[Written task]
Reproduce exactly the lines from the one containing "Keep writing the" through the one containing "patchSize = 0.003", both included, and nothing else.
— start of Listed records —
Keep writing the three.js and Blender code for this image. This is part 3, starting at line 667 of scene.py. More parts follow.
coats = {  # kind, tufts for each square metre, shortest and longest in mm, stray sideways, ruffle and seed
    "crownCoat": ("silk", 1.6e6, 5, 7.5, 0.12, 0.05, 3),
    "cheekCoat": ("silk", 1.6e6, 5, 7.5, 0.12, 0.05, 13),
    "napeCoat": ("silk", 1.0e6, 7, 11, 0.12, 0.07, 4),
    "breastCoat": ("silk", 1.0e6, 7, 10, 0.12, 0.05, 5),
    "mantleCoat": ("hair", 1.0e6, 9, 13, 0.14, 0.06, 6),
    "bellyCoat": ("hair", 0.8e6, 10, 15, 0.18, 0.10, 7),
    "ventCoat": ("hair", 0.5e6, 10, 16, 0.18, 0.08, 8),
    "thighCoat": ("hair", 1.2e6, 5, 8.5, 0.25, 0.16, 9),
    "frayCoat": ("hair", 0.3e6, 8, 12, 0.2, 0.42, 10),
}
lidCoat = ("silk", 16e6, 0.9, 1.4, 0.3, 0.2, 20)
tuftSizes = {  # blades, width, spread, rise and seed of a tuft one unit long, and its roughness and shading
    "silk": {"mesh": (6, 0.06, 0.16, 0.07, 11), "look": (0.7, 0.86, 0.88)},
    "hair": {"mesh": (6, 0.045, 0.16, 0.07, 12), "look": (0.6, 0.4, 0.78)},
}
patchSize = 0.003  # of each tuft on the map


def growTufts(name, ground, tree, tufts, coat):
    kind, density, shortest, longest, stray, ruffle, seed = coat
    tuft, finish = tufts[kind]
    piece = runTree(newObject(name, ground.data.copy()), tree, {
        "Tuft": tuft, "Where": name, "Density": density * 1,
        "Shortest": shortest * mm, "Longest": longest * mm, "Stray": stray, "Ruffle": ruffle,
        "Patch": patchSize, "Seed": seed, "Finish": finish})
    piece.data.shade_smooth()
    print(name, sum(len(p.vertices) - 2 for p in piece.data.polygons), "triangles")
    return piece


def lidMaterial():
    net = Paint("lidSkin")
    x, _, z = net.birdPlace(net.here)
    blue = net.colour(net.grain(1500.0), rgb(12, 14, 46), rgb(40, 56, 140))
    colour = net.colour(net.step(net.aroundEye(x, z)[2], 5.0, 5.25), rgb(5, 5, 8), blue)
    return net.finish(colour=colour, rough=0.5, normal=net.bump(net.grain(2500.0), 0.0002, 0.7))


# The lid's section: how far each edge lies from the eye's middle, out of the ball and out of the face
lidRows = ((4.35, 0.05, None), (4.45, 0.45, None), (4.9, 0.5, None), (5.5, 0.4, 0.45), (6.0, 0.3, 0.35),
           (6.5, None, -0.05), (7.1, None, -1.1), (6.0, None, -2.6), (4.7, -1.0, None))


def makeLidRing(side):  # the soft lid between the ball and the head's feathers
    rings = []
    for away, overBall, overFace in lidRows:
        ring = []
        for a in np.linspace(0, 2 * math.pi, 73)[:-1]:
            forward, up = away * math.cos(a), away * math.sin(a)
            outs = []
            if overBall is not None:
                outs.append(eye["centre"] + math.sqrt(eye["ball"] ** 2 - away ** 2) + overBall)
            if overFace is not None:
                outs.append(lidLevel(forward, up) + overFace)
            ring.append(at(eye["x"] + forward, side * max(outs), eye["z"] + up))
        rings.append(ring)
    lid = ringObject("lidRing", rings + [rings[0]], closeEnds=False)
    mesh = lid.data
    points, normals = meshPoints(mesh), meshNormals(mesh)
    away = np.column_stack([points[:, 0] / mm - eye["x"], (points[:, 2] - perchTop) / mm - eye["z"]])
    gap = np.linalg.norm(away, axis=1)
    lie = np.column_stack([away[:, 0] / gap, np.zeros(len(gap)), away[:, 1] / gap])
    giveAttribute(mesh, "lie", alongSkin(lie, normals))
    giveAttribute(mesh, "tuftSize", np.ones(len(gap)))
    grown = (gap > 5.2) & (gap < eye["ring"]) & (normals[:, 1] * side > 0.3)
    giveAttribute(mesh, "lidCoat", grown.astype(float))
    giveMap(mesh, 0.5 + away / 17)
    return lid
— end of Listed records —
— start of Listed records —
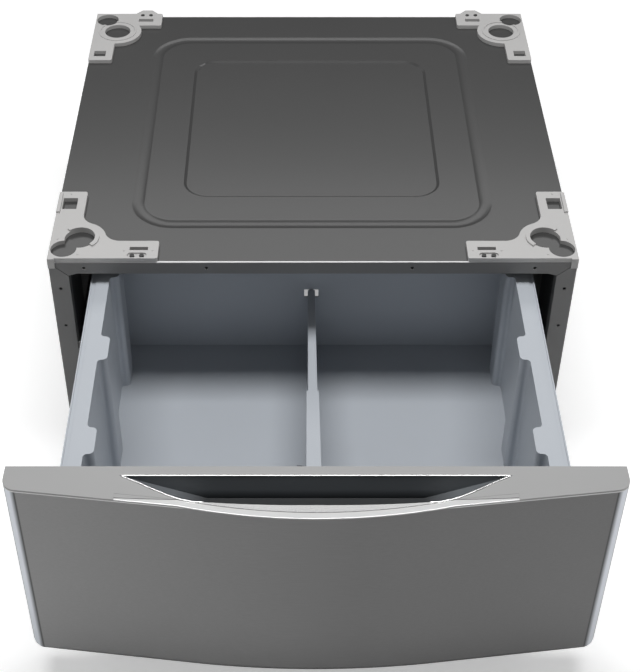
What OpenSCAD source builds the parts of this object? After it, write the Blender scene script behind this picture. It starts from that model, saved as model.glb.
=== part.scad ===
— end of Listed records —
[Written solution]
Keep writing the three.js and Blender code for this image. This is part 3, starting at line 667 of scene.py. More parts follow.
coats = {  # kind, tufts for each square metre, shortest and longest in mm, stray sideways, ruffle and seed
    "crownCoat": ("silk", 1.6e6, 5, 7.5, 0.12, 0.05, 3),
    "cheekCoat": ("silk", 1.6e6, 5, 7.5, 0.12, 0.05, 13),
    "napeCoat": ("silk", 1.0e6, 7, 11, 0.12, 0.07, 4),
    "breastCoat": ("silk", 1.0e6, 7, 10, 0.12, 0.05, 5),
    "mantleCoat": ("hair", 1.0e6, 9, 13, 0.14, 0.06, 6),
    "bellyCoat": ("hair", 0.8e6, 10, 15, 0.18, 0.10, 7),
    "ventCoat": ("hair", 0.5e6, 10, 16, 0.18, 0.08, 8),
    "thighCoat": ("hair", 1.2e6, 5, 8.5, 0.25, 0.16, 9),
    "frayCoat": ("hair", 0.3e6, 8, 12, 0.2, 0.42, 10),
}
lidCoat = ("silk", 16e6, 0.9, 1.4, 0.3, 0.2, 20)
tuftSizes = {  # blades, width, spread, rise and seed of a tuft one unit long, and its roughness and shading
    "silk": {"mesh": (6, 0.06, 0.16, 0.07, 11), "look": (0.7, 0.86, 0.88)},
    "hair": {"mesh": (6, 0.045, 0.16, 0.07, 12), "look": (0.6, 0.4, 0.78)},
}
patchSize = 0.003  # of each tuft on the map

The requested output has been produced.